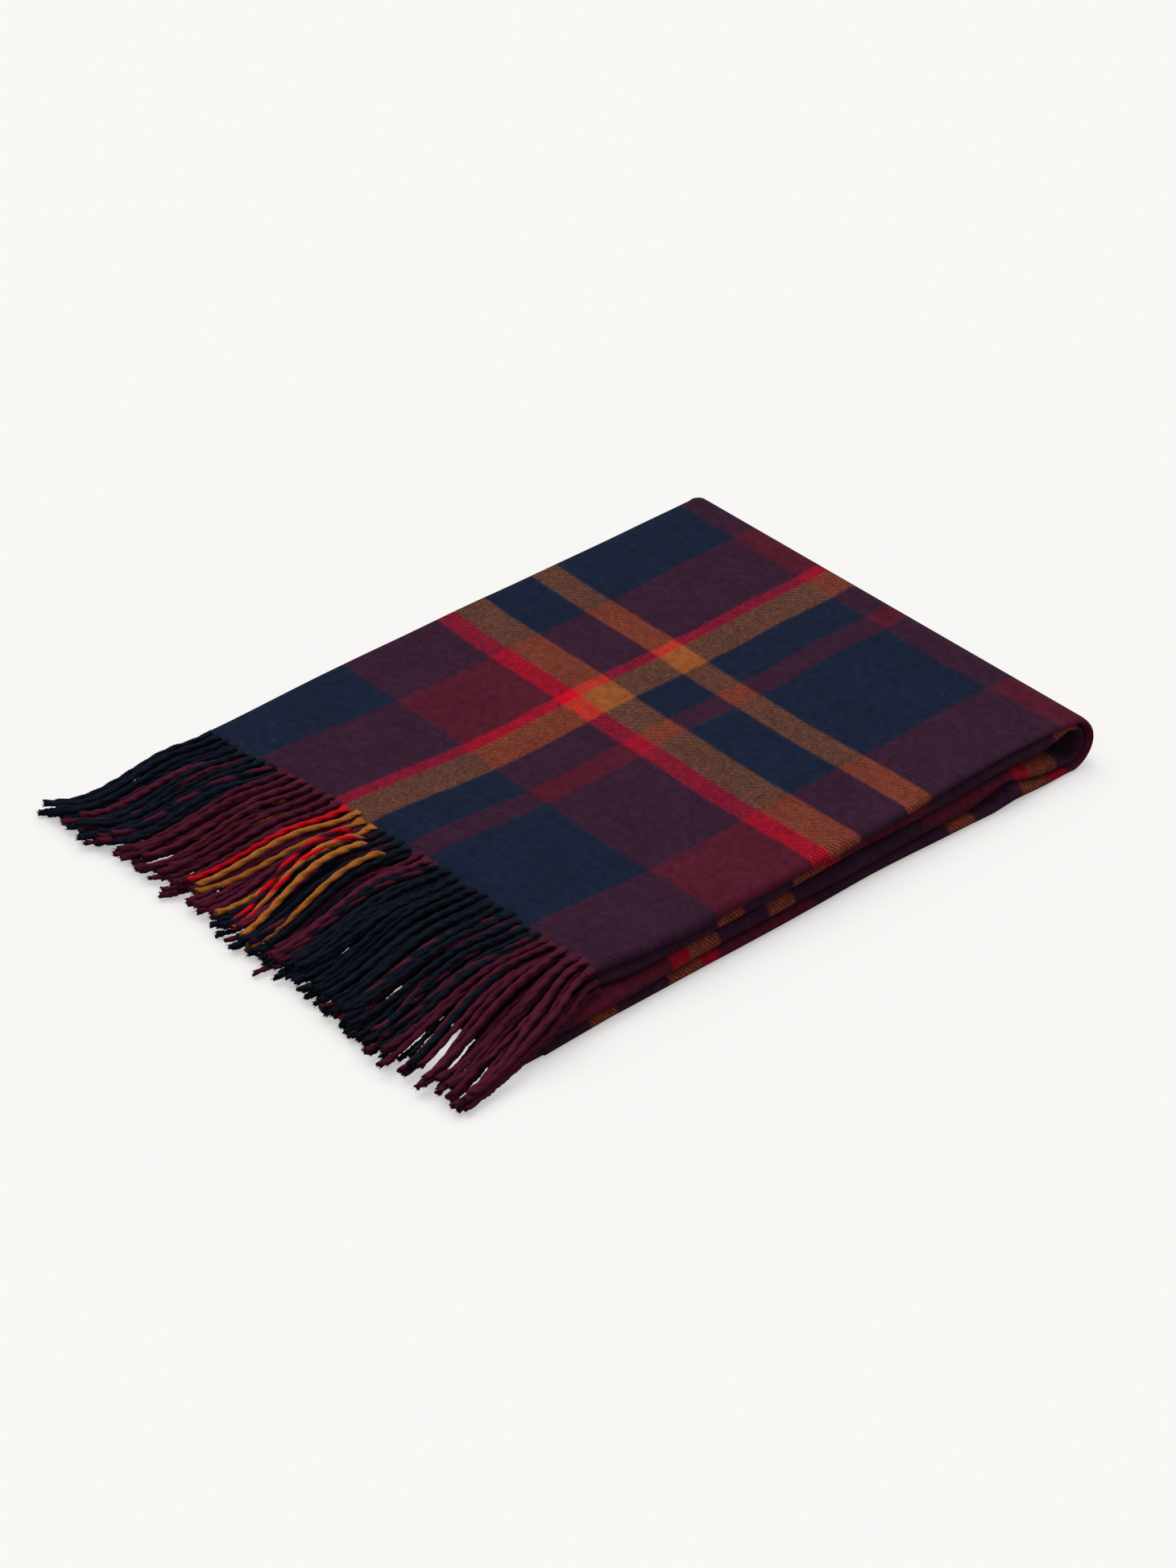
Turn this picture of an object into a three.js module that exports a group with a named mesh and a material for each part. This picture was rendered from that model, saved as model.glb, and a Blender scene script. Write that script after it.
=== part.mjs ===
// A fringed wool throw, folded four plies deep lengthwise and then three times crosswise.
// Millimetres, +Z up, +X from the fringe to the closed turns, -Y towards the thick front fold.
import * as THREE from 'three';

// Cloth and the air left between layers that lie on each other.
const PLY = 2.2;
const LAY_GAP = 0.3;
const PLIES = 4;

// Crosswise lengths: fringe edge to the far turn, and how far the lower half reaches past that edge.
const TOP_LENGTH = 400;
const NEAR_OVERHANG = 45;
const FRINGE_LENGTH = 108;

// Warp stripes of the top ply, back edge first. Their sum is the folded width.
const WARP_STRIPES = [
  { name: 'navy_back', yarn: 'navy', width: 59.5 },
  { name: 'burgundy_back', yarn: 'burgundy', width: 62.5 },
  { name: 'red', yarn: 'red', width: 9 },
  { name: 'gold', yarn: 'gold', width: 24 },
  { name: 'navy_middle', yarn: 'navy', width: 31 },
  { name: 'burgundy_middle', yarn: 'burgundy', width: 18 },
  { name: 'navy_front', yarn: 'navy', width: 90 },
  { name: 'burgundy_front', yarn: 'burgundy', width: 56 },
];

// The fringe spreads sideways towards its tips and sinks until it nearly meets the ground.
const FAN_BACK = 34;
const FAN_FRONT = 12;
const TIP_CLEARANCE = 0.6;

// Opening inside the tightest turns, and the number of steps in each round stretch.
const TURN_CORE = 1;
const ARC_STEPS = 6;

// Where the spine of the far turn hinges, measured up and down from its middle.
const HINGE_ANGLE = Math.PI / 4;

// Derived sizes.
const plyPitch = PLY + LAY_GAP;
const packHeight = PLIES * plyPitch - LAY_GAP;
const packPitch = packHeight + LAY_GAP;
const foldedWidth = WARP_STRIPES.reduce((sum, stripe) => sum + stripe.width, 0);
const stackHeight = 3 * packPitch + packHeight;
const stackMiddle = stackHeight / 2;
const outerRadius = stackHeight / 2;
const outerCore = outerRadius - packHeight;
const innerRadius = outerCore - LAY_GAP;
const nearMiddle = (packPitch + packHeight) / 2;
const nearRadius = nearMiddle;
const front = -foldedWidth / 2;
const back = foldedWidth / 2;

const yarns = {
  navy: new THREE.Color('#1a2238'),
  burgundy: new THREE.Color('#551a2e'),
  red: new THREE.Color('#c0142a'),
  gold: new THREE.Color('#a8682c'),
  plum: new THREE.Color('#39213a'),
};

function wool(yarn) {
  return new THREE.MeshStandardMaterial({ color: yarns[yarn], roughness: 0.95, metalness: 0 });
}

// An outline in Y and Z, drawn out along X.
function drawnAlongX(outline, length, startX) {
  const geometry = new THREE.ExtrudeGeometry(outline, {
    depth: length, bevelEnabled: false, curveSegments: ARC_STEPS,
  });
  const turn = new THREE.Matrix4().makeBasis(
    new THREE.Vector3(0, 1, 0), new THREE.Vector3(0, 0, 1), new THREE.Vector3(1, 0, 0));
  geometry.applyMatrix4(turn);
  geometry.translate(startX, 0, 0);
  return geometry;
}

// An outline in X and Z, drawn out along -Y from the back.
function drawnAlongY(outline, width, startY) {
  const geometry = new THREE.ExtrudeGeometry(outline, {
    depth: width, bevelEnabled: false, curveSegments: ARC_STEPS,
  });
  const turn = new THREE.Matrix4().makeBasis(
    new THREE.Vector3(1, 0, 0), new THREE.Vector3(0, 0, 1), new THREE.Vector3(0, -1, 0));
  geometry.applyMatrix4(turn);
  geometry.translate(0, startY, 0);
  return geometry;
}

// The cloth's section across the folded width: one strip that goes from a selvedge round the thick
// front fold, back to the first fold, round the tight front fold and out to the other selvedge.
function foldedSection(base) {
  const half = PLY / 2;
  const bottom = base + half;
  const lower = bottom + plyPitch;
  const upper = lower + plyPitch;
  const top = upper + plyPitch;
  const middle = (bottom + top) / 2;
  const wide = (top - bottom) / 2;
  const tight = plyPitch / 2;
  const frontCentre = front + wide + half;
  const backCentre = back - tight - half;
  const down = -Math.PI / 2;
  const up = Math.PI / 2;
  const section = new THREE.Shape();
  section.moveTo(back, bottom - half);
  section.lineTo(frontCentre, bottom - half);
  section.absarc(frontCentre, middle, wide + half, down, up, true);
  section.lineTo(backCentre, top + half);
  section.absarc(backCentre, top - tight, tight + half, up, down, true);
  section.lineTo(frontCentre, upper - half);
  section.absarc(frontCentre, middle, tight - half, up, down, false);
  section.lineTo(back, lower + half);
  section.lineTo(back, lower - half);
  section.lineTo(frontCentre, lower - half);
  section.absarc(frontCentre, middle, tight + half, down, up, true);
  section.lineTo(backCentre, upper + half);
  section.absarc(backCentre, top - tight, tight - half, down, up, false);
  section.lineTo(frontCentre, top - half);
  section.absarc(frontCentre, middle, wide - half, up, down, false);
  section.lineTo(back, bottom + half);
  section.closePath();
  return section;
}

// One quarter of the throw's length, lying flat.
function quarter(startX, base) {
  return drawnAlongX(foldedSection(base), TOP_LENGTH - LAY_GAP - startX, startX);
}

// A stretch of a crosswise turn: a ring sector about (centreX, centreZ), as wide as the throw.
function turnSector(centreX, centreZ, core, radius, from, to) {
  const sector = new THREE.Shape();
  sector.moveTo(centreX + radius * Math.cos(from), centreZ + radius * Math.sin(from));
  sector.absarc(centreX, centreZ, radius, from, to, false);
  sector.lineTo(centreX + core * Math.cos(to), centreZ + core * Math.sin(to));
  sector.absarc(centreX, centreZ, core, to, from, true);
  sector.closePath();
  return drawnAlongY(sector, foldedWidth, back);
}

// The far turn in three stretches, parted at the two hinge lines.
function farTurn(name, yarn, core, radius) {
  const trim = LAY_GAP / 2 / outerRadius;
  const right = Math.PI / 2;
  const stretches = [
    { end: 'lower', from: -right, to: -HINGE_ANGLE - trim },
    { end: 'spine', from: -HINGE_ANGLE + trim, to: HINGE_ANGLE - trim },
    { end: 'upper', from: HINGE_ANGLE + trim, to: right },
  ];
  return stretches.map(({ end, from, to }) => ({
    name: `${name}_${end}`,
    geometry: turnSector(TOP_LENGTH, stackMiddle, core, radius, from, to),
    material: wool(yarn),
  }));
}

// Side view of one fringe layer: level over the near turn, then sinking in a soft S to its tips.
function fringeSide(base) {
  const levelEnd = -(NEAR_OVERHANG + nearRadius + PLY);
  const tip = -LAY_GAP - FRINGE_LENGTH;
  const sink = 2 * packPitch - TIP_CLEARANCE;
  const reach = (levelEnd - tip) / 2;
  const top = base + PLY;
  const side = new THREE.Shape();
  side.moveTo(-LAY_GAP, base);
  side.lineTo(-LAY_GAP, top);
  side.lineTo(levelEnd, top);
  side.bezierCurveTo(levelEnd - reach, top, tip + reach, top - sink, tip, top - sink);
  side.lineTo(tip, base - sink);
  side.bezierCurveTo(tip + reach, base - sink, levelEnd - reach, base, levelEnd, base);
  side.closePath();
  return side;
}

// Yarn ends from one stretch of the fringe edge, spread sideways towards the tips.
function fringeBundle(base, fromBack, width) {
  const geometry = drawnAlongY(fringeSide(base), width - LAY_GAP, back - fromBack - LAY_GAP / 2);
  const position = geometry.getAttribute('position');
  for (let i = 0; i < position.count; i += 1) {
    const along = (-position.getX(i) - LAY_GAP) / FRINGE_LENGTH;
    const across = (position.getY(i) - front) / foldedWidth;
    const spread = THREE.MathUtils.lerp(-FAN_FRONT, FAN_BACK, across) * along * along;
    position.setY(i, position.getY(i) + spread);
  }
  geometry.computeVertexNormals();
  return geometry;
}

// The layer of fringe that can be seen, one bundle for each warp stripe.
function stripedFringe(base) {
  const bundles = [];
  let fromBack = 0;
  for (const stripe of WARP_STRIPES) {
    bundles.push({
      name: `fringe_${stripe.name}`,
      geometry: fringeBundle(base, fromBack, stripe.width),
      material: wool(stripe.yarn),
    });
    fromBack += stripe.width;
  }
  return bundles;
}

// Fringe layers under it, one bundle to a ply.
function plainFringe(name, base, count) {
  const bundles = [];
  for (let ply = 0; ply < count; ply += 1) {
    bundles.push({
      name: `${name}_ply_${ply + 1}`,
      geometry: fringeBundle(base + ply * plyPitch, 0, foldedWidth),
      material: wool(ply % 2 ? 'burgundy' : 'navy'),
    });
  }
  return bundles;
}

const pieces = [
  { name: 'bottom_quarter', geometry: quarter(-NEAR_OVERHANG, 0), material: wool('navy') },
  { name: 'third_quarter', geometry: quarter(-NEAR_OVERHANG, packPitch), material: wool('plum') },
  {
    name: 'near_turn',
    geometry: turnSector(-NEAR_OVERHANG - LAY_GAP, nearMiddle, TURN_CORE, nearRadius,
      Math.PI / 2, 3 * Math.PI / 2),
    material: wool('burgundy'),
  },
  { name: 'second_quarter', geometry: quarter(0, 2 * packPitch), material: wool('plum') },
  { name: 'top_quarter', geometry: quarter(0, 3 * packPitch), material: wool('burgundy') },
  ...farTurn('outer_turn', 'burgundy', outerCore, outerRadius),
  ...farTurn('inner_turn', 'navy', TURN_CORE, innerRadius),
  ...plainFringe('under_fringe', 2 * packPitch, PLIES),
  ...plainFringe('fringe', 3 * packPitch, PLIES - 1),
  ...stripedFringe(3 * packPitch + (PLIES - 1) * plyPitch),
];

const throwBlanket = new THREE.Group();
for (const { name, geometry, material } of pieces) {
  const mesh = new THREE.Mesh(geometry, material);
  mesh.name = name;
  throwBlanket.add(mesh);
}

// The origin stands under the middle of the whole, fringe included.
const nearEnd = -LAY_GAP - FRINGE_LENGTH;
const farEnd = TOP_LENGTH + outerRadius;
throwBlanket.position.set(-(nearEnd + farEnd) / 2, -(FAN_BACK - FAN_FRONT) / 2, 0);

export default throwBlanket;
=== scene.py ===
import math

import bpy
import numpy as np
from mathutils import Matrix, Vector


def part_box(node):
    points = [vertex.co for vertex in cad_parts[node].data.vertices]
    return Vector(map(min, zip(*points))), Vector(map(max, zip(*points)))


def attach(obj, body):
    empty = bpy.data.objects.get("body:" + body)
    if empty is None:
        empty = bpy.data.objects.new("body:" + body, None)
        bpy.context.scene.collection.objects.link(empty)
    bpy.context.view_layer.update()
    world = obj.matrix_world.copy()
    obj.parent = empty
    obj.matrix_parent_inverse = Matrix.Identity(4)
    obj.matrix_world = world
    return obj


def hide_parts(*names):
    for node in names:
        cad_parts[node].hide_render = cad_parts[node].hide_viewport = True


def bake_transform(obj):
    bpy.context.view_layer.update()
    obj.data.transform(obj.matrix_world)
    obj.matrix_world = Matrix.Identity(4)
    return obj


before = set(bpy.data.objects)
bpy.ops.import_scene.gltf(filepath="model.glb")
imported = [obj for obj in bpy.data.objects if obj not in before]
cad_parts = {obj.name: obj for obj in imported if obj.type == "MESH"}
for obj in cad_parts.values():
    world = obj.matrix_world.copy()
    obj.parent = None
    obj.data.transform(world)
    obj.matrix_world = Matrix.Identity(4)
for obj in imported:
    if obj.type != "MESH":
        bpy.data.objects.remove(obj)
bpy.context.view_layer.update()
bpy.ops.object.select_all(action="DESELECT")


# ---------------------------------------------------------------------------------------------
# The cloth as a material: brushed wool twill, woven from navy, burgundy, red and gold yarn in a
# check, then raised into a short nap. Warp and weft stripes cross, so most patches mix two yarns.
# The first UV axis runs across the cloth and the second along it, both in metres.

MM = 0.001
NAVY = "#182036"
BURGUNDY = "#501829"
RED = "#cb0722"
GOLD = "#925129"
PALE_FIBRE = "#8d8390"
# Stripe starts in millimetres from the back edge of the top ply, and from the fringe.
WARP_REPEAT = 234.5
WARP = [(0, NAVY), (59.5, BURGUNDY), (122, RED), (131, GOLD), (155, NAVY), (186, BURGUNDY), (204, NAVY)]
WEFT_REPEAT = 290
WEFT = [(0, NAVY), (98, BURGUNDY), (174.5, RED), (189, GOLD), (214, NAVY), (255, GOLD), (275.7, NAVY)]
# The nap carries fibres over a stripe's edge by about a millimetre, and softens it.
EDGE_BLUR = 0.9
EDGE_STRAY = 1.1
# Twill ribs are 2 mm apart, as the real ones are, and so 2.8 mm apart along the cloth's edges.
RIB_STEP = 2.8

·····

▶ _WHAT TO WORK ON_
Using the data above, repeat exactly the lines that begin at the line with "whole, fringe included." and end at the line with "cad_parts[node].hide_render = cad_parts[node].hide_viewport", both ends included.

▶ _ANSWER FOR THE TASK_
// The origin stands under the middle of the whole, fringe included.
const nearEnd = -LAY_GAP - FRINGE_LENGTH;
const farEnd = TOP_LENGTH + outerRadius;
throwBlanket.position.set(-(nearEnd + farEnd) / 2, -(FAN_BACK - FAN_FRONT) / 2, 0);

export default throwBlanket;
=== scene.py ===
import math

import bpy
import numpy as np
from mathutils import Matrix, Vector


def part_box(node):
    points = [vertex.co for vertex in cad_parts[node].data.vertices]
    return Vector(map(min, zip(*points))), Vector(map(max, zip(*points)))


def attach(obj, body):
    empty = bpy.data.objects.get("body:" + body)
    if empty is None:
        empty = bpy.data.objects.new("body:" + body, None)
        bpy.context.scene.collection.objects.link(empty)
    bpy.context.view_layer.update()
    world = obj.matrix_world.copy()
    obj.parent = empty
    obj.matrix_parent_inverse = Matrix.Identity(4)
    obj.matrix_world = world
    return obj


def hide_parts(*names):
    for node in names:
        cad_parts[node].hide_render = cad_parts[node].hide_viewport = True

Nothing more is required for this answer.